Colombia’s Santos faces tougher peace talks: Pastrana

BOGOTA (Reuters) – The last Colombian president to negotiate with Marxist rebels says current leader Juan Manuel Santos will face an even tougher time in new talks because of opposition from the far right and doubts about whether rebel leaders are united.

Andres Pastrana led the last attempt at peace more than a decade ago, but those talks collapsed and they were seen as having helped the Revolutionary Armed Forces of Colombia, or FARC, build up their fighting forces.

Half-way through his four-year term, Santos is staking his reputation and political future on a new round of peace talks set to start in October with the drug-funded FARC rebels, who took up arms almost 50 years ago in a conflict that has killed tens of thousands.

Pastrana is warning that possible divisions inside the FARC could make it a lot more difficult to reach a peace deal.

“Are the FARC united? Are all the (FARC divisions) in the negotiation?,” Pastrana asked rhetorically in an interview late on Tuesday with Reuters at his office.

“During our negotiation, one knew that when (FARC founder Manuel) Marulanda was there and took a decision, it was monolithic. Today, are these decisions monolithic or is there a front that wants to continue drug trafficking or that doesn’t want to enter into a peace process? That is the doubt.”

Pastrana’s negotiations from 1999 to 2002 gave rebels a demilitarized area the size of Switzerland, but further talks collapsed after guerrillas hijacked an airplane.

The failure paved the way for conservative Alvaro Uribe to take over the presidency with a clear mandate to crack down on the FARC.

A decade of Uribe’s U.S.-backed offensive more than halved the guerrilla army’s ranks and pushed it back to remote jungle and mountain hide-outs.

Down but not out, the FARC increased its attacks in the last two years of Uribe’s government and has continued to harass government forces since Santos took office.

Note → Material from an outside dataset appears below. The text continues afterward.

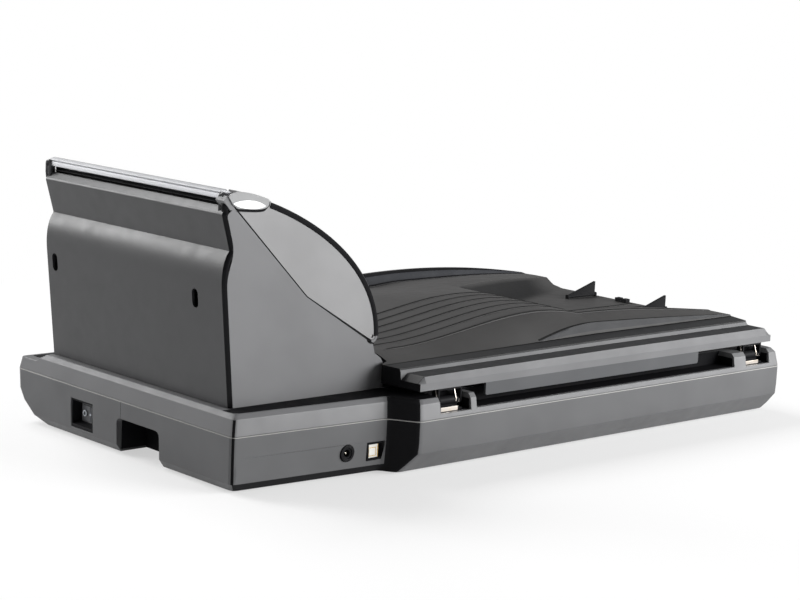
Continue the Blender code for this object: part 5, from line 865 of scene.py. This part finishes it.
def outline_at(node, height):
    """The node's outer outline where a level plane cuts it, as its points in order."""
    bm = merged(node)
    cut_line = bmesh.ops.bisect_plane(bm, geom=bm.verts[:] + bm.edges[:] + bm.faces[:], dist=0.000001,
                                      plane_co=(0, 0, height * MM + LIFT), plane_no=(0, 0, 1))["geom_cut"]
    edges = [item for item in cut_line if isinstance(item, bmesh.types.BMEdge)]
    loops = []
    while edges:
        edge = edges.pop()
        chain = [edge.verts[0], edge.verts[1]]
        while True:
            following = next((other for other in edges if chain[-1] in other.verts), None)
            if following is None:
                break
            edges.remove(following)
            chain.append(following.other_vert(chain[-1]))
        loops.append([(vert.co.x / MM, vert.co.y / MM) for vert in chain])
    bm.free()
    return max(loops, key=lambda loop: max(x for x, _ in loop) - min(x for x, _ in loop) + len(loop) * 0.001)


def girdle(loop, low, high, out):
    """A thin strip round an outline, moved out from it by a little."""
    points = loop if loop[0] != loop[-1] else loop[:-1]
    return prism([(x * (1 + out / 294.2), y * (1 + out / 161)) for x, y in points], "Z", low, high)


# Painted highlight: a light line round the top edge of the lower shell at the seam.
seam_loop = outline_at("base_lower_shell", 40.6)
seam = carved(girdle(seam_loop, 40.55, 41.25, -0.02), girdle(seam_loop, 39.55, 42.25, -0.8))
piece("base_seam_painted_highlight", placed(seam), SEAM_HIGHLIGHT, "base", sharp=50)


def ribbon(points, half, low, high):
    """A thin line along (x, z) points, between two planes across Y."""
    along = headings(points)
    above = [(x - way.y * half, z + way.x * half) for (x, z), way in zip(points, along)]
    below = [(x + way.y * half, z - way.x * half) for (x, z), way in zip(points, along)]
    return prism(above + below[::-1], "Y", low, high)


joint_line = [(284.2, 205.9), (281.3, 202.8), (213.6, 135.3), (161.4, 103.0), (145.4, 93.2)]
joint = gathered(ribbon(joint_line, 0.42, 108.8, 109.08), ribbon(joint_line, 0.42, -128.08, -127.8))
piece("panel_joint", placed(joint), SHADE, "base")
foot_plate = [(143.7, 57.7), (134.4, 57.7), (134.1, 76.3), (137.4, 81.2), (143.7, 85.7)]
piece("panel_foot", placed(prism(foot_plate, "Y", 106.4, 108.98)), CASING, "base", edge=0.0003)
# Painted shade: a black sheet on the deck between the panel and the bevel.
deck = [(119.6, 109.1), (289.2, 109.1), (287.8, 120.4), (284.6, 122.9), (155.8, 132.0), (152.1, 133.2), (149.6, 136.7),
        (140.0, 152.4), (137.4, 154.9), (133.9, 155.7), (119.6, 155.7)]
piece("deck_painted_shade", placed(prism(deck, "Z", 57.32, 57.5)), SHADE, "base")


def corner_line(stations):
    """A dark line down the upright corner, a hair proud of it, through (z, x, y) stations of the corner's edge."""
    bm = bmesh.new()
    turn = ((0.46, -0.9), (0.13, 0.12), (-1.05, 0.6))
    rows = [[bm.verts.new((x + a, y + b, z)) for a, b in turn] for z, x, y in stations]
    for above, below in zip(rows, rows[1:]):
        for k in range(2):
            bm.faces.new((above[k], above[k + 1], below[k + 1], below[k]))
    bmesh.ops.solidify(bm, geom=bm.faces[:], thickness=0.5)
    return closed(bm)


corner = gathered(corner_line([(53.6, 291.0, 125.75), (43.3, 292.9, 127.5), (41.3, 293.2, 127.8)]),
                  corner_line([(40.9, 293.2, 127.8), (25, 293.2, 127.8), (16, 292.8, 127.4), (6, 292.5, 127.1)]))
piece("corner_line", placed(corner), DARK, "base")
# Painted shade: black sheets in the hollow under the lid's skirt.
recess = blocks(((-231.8, 141.2, 45.9), (80.8, 157.3, 46.1)), ((-231.8, 141.1, 45.9), (80.8, 141.4, 57.2)),
                ((-231.9, 141.2, 45.9), (-231.6, 157.3, 53)), ((80.6, 141.2, 45.9), (80.9, 157.3, 53)))
piece("skirt_recess_painted_shade", placed(recess), SHADE, "base")
piece("end_seam", placed(block((293.9, -13.0, 27.5), (294.215, -12.6, 40.8))), DARK, "base")


# Lid hinges: rolled knuckle, bright lower leaf, side ears and painted shade in the pocket

hinge_y, hinge_z = 149.6, 51.6
for side, x in (("left", 103.2), ("right", -264.0)):
    knuckle = gathered(*(pin((x + at, hinge_y, hinge_z), "X", length, radius, segments=40)
                         for at, length, radius in ((2, 22, 1.7), (-9.6, 1.6, 2.6), (13.4, 0.8, 2.2))))
    piece(f"hinge_knuckle_{side}", placed(knuckle), BAR, "base", edge=0.0003)
    strip = block((x - 5.2, 155.9, 44.9), (x + 12.6, 156.4, 48.4))
    piece(f"hinge_leaf_strip_{side}", placed(strip), STEEL, "base", edge=0.0003)
    ear = [(152.7, 51), (152.7, 53.4), (149.6, 62.4), (148.6, 62.4), (151.6, 53.2), (151.6, 51)]
    ears = [prism(ear, "X", at - 0.4, at + 0.4) for at in (x - 6.6, x + 12.9)]
    piece(f"hinge_ears_{side}", placed(gathered(*ears)), STEEL, "lid", edge=0.0002)
    # Painted shade: black sheets inside the hinge pocket.
    pocket = blocks(((x - 15.9, 141.2, 45.1), (x + 15.9, 142, 57.2)),
                    ((x - 15.9, 141.2, 45.1), (x + 15.9, 157.3, 45.3)),
                    ((x - 15.95, 141.2, 45.1), (x - 15.7, 157.3, 53)))
    piece(f"hinge_pocket_painted_shade_{side}", placed(pocket), SHADE, "base")


# Sockets

socket_y = 136.9
core = blocks(((160.6, socket_y - 12, 10.7), (171.9, socket_y - 0.9, 23.2)),
              ((163.2, socket_y - 1.2, 13.6), (169.6, socket_y - 0.6, 19.4)))
piece("data_socket_core", placed(core), SOCKET_WHITE, "base", edge=0.0003)
contacts = [block((160.5, socket_y - 1.2, z), (171.9, socket_y - 0.7, z + 0.7)) for z in (10.9, 22.3)]
contacts += [block((x, socket_y - 1.2, 11.6), (x + 0.6, socket_y - 0.7, 22.3)) for x in (160.6, 171.2)]
contacts += [block((162.6, socket_y - 1.2, z), (170.2, socket_y - 0.7, z + 0.5)) for z in (13.1, 19.4)]
contacts += [block((x, socket_y - 1.2, 13.6), (x + 0.5, socket_y - 0.7, 19.4)) for x in (162.6, 169.7)]
piece("data_socket_contacts", placed(gathered(*contacts)), GOLD, "base")
rim_outline = rounded([(155.6, 9.9), (172.3, 9.9), (172.3, 24.2), (155.6, 24.2)], 0.8, 4)
rim = carved(prism(rim_outline, "Y", socket_y - 0.6, socket_y + 0.15),
             prism([(156.6, 10.9), (171.4, 10.9), (171.4, 23.2), (156.6, 23.2)], "Y", socket_y - 4, socket_y + 3))
piece("data_socket_rim", placed(rim), DARK, "base", edge=0.0002)
jack_x, jack_z = 190.8, 18.0
ring = carved(pin((jack_x, 135.7, jack_z), "Y", 1.0, 6.4, segments=48),
              pin((jack_x, 135.7, jack_z), "Y", 4, 4.4, segments=40))
piece("dc_jack_ring", placed(ring), GLOSS, "base", edge=0.0003)
throat = carved(pin((jack_x, 131.0, jack_z), "Y", 9, 4.6, segments=40),
                pin((jack_x, 132.0, jack_z), "Y", 9, 3.2, segments=32))
piece("dc_jack_throat", placed(throat), GLOSS, "base", edge=0.0004)
contact = pin((jack_x, 130.5, jack_z), "Y", 7, 0.9, 0.7, 20)
piece("dc_jack_contact", placed(contact), BRIGHT, "base", edge=0.0002)


# Power switch: bezel, ribs under the rocker, and the plain on and off marks

floor_x = 284.5
bezel_outline = rounded([(-77.6, 11.6), (-55.4, 11.6), (-55.4, 28.6), (-77.6, 28.6)], 1.2, 4)
bezel = carved(prism(bezel_outline, "X", floor_x, floor_x + 1.6),
               prism([(-75.9, 12.9), (-57.1, 12.9), (-57.1, 26), (-75.9, 26)], "X", floor_x - 2, floor_x + 5))
piece("switch_bezel", placed(bezel), CASING, "base", edge=0.0003)
ribs = [block((floor_x - 0.2, -78.5 + 3.1 * i, 8.9), (floor_x + 2.2, -77.3 + 3.1 * i, 10.8)) for i in range(8)]
piece("switch_ribs", placed(gathered(*ribs)), CASING, "base", edge=0.0002)
# Painted light: the sill in the switch's mouth is light grey where its top catches light.
sill = prism([(284.6, 8.6), (293.2, 8.0), (293.2, 8.5), (284.6, 9.1)], "Y", -80.9, -52.1)
piece("switch_sill", placed(sill), SILL_PAINTED_LIGHT, "base", edge=0.0002)
off_centre = (287.1, -72.2, 19.4)
mark_off = carved(pin(off_centre, "X", 0.5, 2.5, segments=32), pin(off_centre, "X", 2, 1.6, segments=32))
piece("switch_mark_off", placed(mark_off), MARK, "rocker")
mark_on = block((285.6, -64.7, 18.7), (287.6, -62.9, 20.1))
piece("switch_mark_on", placed(mark_on), MARK, "rocker", edge=0.0001)


# Painted shade inside the grip notch and on the small slots in the bottom bevels

# Painted shade: black sheets inside the grip notch.
notch_shade = blocks(((265.3, -17.9, 0.5), (265.7, 37.9, 27.2)), ((265.3, -17.9, 26.8), (289, 37.9, 27.2)),
                ((265.3, -17.9, 2), (289, -17.5, 27.2)), ((265.3, 37.5, 2), (289, 37.9, 27.2)))
piece("grip_notch_painted_shade", placed(notch_shade), SHADE, "base", edge=0.0001)
# Painted shade: dark plates where small slots open in the bottom bevels.
slots = [prism([(289, 3.6), (291.45, 3.6), (292.65, 5.0), (289, 5.0)], "Y", -72.6, -66)]
slots += [prism([(148, 4.5), (150.2, 4.5), (152.0, 5.9), (148, 5.9)], "X", x, x + 10) for x in (38, -104)]
piece("bevel_slot_painted_shade", placed(gathered(*slots)), SHADE, "base")


# Floor, background and soft lamps

def floor_finish():
    """Pale floor that keeps the shadow under the machine and goes over into the white background further out."""
    finish = Finish("pale_floor", (0.86, 0.86, 0.86), 0.7)
    finish.mottle(finish.noise(0.4, 1), (0.88, 0.88, 0.88))
    reach = finish.node("ShaderNodeVectorMath", operation="LENGTH")
    finish.wire(finish.place, reach.inputs[0])
    white = finish.node("ShaderNodeEmission")
    path = finish.node("ShaderNodeLightPath")
    seen = finish.node("ShaderNodeMath", operation="MAXIMUM")
    finish.wire(path.outputs["Is Camera Ray"], seen.inputs[0])
    bounced = finish.node("ShaderNodeMath", operation="MAXIMUM")
    finish.wire(path.outputs["Is Glossy Ray"], bounced.inputs[0])
    finish.wire(path.outputs["Is Transmission Ray"], bounced.inputs[1])
    finish.wire(bounced.outputs["Value"], seen.inputs[1])
    share = finish.node("ShaderNodeMath", operation="MULTIPLY")
    finish.wire(finish.ranged(reach.outputs["Value"], 0.55, 1.0, 0.3, 0.75), share.inputs[0])
    finish.wire(seen.outputs["Value"], share.inputs[1])
    mixed = finish.node("ShaderNodeMixShader")
    finish.wire(share.outputs["Value"], mixed.inputs["Fac"])
    finish.wire(finish.shader.outputs["BSDF"], mixed.inputs[1])
    finish.wire(white.outputs["Emission"], mixed.inputs[2])
    finish.wire(mixed.outputs["Shader"], finish.tree.nodes["Material Output"].inputs["Surface"])
    return finish.material


ground = bmesh.new()
bmesh.ops.create_grid(ground, x_segments=4, y_segments=4, size=6)
ground_mesh = bpy.data.meshes.new("floor")
ground.to_mesh(ground_mesh)
ground.free()
ground_mesh.materials.append(floor_finish())
floor = bpy.data.objects.new("floor", ground_mesh)
bpy.context.scene.collection.objects.link(floor)

world = bpy.data.worlds.new("studio")
bpy.context.scene.world = world
world.use_nodes = True
sky = world.node_tree.nodes["Background"]
sky.inputs["Color"].default_value = (1, 1, 1, 1)
rays = world.node_tree.nodes.new("ShaderNodeLightPath")
strength = None
for ray, brightness in (("Is Glossy Ray", 0.3), ("Is Transmission Ray", 0.8), ("Is Camera Ray", 1.0)):
    gate = world.node_tree.nodes.new("ShaderNodeMix")
    gate.inputs["A"].default_value = 0.1
    gate.inputs["B"].default_value = brightness
    world.node_tree.links.new(rays.outputs[ray], gate.inputs["Factor"])
    if strength:
        world.node_tree.links.new(strength.outputs["Result"], gate.inputs["A"])
    strength = gate
world.node_tree.links.new(strength.outputs["Result"], sky.inputs["Strength"])


def lamp(name, where, aim, width, height, level):
    """A soft box that lights a surface facing it at its aim to the given level, where 1 shows a colour as written."""
    light = bpy.data.lights.new(name, "AREA")
    light.shape, light.size, light.size_y = "RECTANGLE", width, height
    away = Vector(aim) - Vector(where)
    light.energy = level * math.pi ** 2 * away.length_squared
    obj = bpy.data.objects.new(name, light)
    obj.location = where
    obj.rotation_euler = away.to_track_quat("-Z", "Y").to_euler()
    bpy.context.scene.collection.objects.link(obj)


middle = (0, 0, 0.1)
lamp("right_softbox", (-1.35, 1.75, 0.7), middle, 1.8, 1.1, 1.7)
lamp("left_softbox", (1.9, -1.3, 0.7), middle, 1.2, 1.0, 0.12)
lamp("front_softbox", (0.3, -1.35, 1.7), (0.1, 0, 0.1), 1.3, 0.85, 0.85)
lamp("end_softbox", (1.1, -1.62, 0.88), (0.29, 0, 0.15), 0.75, 1.0, 0.6)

Elected in a landslide in 2010 promising to keep up Uribe’s tough stance, Santos has seen his approval ratings drop, with many Colombians believing that the security gains during Uribe’s presidency have been reversed.

While most Colombians approve of peace talks set to start in Norway next month and then move to Cuba, polls show that more than half would oppose any deal allowing FARC leaders to participate in politics or giving them an amnesty for crimes committed in the conflict – likely to be two key issues in negotiations.

Uribe has become the most vocal critic of Santos on security policy, saying he has been too soft on the FARC and will be negotiating from a position of weakness.

According to a poll by Ipsos Napoleon Franco published this week, 54 percent of Colombians do not want to see Santos re-elected in 2014.

THE FORCES ARRAYED AGAINST PEACE TALKS

Pastrana questioned why the FARC rebels did not include anyone on their negotiating team from the “Southern Block”, which is the most powerful of its regional divisions and has the strongest links to drug trafficking.

“It does raise questions that people like (FARC secretariat member and Southern Block commander) Joaquin Gomez aren’t at the table, a guy who maintains military control. And Joaquin Gomez is where the heart of drug trafficking is,” Pastrana said.

The FARC negotiating team is widely seen as coming more from its political wing. Only one known member of its ruling seven-member secretariat is expected to participate in the talks.

Santos promises his government has learned from the mistakes of previous leaders who tried but failed to clinch a lasting deal, and he has been cautious when talking about the possible success of the discussions.

Santos’ government and the FARC have set an agenda for talks that includes the rights of victims, land ownership in rural areas and cocaine production and smuggling.

Pastrana said that Santos would go up against the ultra-right in trying to carry out reforms, specifically new criminal gangs that emerged out of the demobilization of right-wing paramilitaries between 2003 and 2006.

The gangs are less ideological than their paramilitary predecessors and more interested in protecting their criminal enterprises, though still heavily linked to the far-right.

A key Santos reform and a demand by the FARC – giving stolen land back to displaced peasants – has already run into heavy resistance in former paramilitary areas, meaning that any future land reform that could emanate from the talks would face resistance.

Pastrana said the country was more divided now than it was when he tried negotiations.

“They elected me to make peace … 100 percent of the country joined me. They elected Uribe to make war and 100 percent of the country supported him,” he said. “Today, (Santos) is going to have a division within the country, and that is not going to be good for the president.”